Las Vegas Events sponsored EAT'M for its first three years. Spin magazine then briefly purchased the rights to run EAT'M before Tenner bought them back. After the switch she opted to take 2001 off.
The event returned in 2002, with New York-based Internet communications company Pulver as its title sponsor. That relationship lasted just one year, however, leaving Tenner on the lookout for a new partner.
"I feel heartbroken because Vegas took this on, and Vegas should have stuck with this," she said. "The problem that we seem to find as an obstacle is that no one wants to step to the plate."
But, she quickly added, "I'm not going to go begging for money. You have to have great credibility with the industry or they won't respect you. And you have to understand sponsorships and fulfillment."
Judy Alberti, vice president of entertainment for Station Casinos, which hosted EAT'M's last three kickoff parties, is among those hoping Tenner succeeds in her mission.
"I'm certainly pulling them to come back," Alberti said. "It's certainly a great thing for the music industry and for Las Vegas in general. It brings awareness to Las Vegas, and helps de-stigmatize Las Vegas as far as our lounge image when it comes to music."
Leaving a hole?
Determining exactly how much Southern Nevada's music scene misses EAT'M largely depends on who you ask.
Shawn Eiferman, a local singer/songwriter who played the event both as a solo act and with his former band, Epstein's Mother, said musicians "got out of it what they put in."
"A majority of the musicians in this town are definitely kind of lost as far as direction goes, and EAT'M helped give them direction," Eiferman said. "You've got to take it seriously and network, establish relationships.
"I got a song placed in 'Dawson's Creek' on The WB because of a contract from EAT'M."
Robby Klostriech, ex-manager for local band Clockwise (formerly Phatter Than Albert), also saw opportunities for emerging acts at EAT'M.
"It was definitely an advantage to go," Klostriech said. "We had people who were willing to come to shows and talk to us, and I secured (the band's) attorney through EAT'M.
"For any artist or anyone who wants to be in the industry, to have it in your home town, you're crazy not to get involved with it."

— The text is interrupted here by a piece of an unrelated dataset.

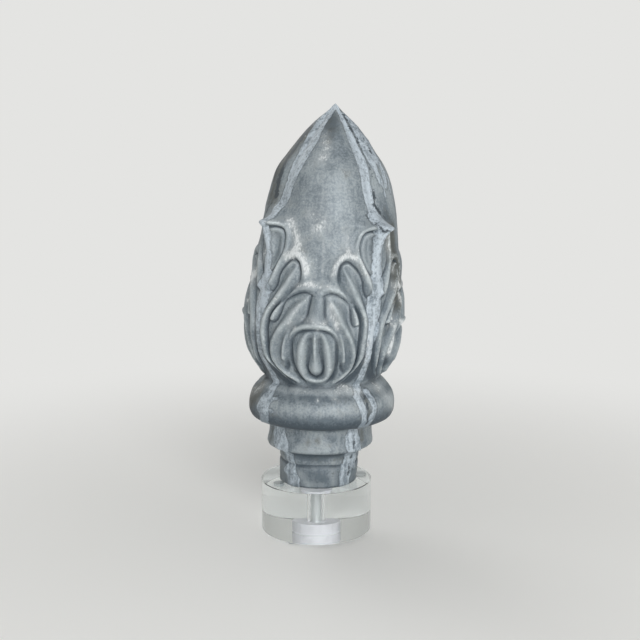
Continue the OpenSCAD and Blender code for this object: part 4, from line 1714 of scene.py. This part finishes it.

Branch, who signed to Maverick Records shortly after her appearance at EAT'M 2000, credits the conference with helping to jump-start her career.
"That's where my buzz really got started," she is quoted as saying on the official EAT'M Web site, www.eat-m.com. "At night you get to showcase your talent, then go see other acts and hang out with them. During the day you can go to tons of informational panels."
But Jeff Higginbotham, who operates local music site www.yourlocalscene.com, recalled EAT'M's logistical difficulties drawing crowds to its showcase performances.
"It was spread across the city, with shows at Tommy Rocker's, at the Hard Rock, at the House of Blues ...," Higginbotham said. "It was three or four days of driving around town. Who wants to do that? I saw (promising Los Angeles outfit) H is Orange at the House of Blues at the last EAT'M and there were about 16 people there."
In 2002, EAT'M's 155 showcase acts performed on 13 stages over two days. Among the venues: the John Lennon Songwriting Bus (parked outside the MGM Grand) the Hard Rock Cafe, the Brooklyn Bridge outside New York-New York and the Harley Davidson Cafe.
By way of contrast, Higginbotham described his experience at last year's "South By Southwest," in which bands played in a series of clubs along the same street, located near the host convention center.
"I'll always support EAT'M no matter what, because it has to do with music," Higginbotham said. "But if everything was centralized -- the conference in the morning and then the showcases -- I think it could work better."
Tenner said her EAT'M artist database continues to grow daily, despite the conference's two-year absence.
"In the last 18 months, I would say we've had 4,000 new inquiries for artists to showcase," Tenner said. "There's not a day that goes by where there's not five or 10 people contacting me, asking how to get into EAT'M.
"And that's without one ad, one e-blast, one mention by the press, nothing."
With the Las Vegas festival on hold, Tenner directs interested emerging artists to new opportunities.
One is Camp Jeep, an annual summer festival held in Virginia's Blue Ridge Mountains. Last year Tenner helped place several acts in her database, including Charlotte, N.C., trio Justincase, on the event's concert bill.
Tenner said she is also working with Van Halen frontman Sammy Hagar on a contest promotion in which the winning band will earn the chance to open selected dates for Hagar and his side project, the Waboritas.
The EAT'M fund also continues to be an outlet for local musicians in need, Tenner added.
"Silverado (High School) lost all of their band equipment, so we replaced it for them," she said. "We've also supplied two full scholarships to the Berklee School of Music (in Boston), we've sent artists to other conferences and we've bought about 6,000 books for kids in North Las Vegas."
Still, Tenner said she yearns for a return to the familiar festival format for which the acronym EAT'M is most famous.
"If a title sponsor can come in, they're going to get access to the best bands in the world," Tenner said. "Because that's what we've been able to find, and we have historically proven it for five years."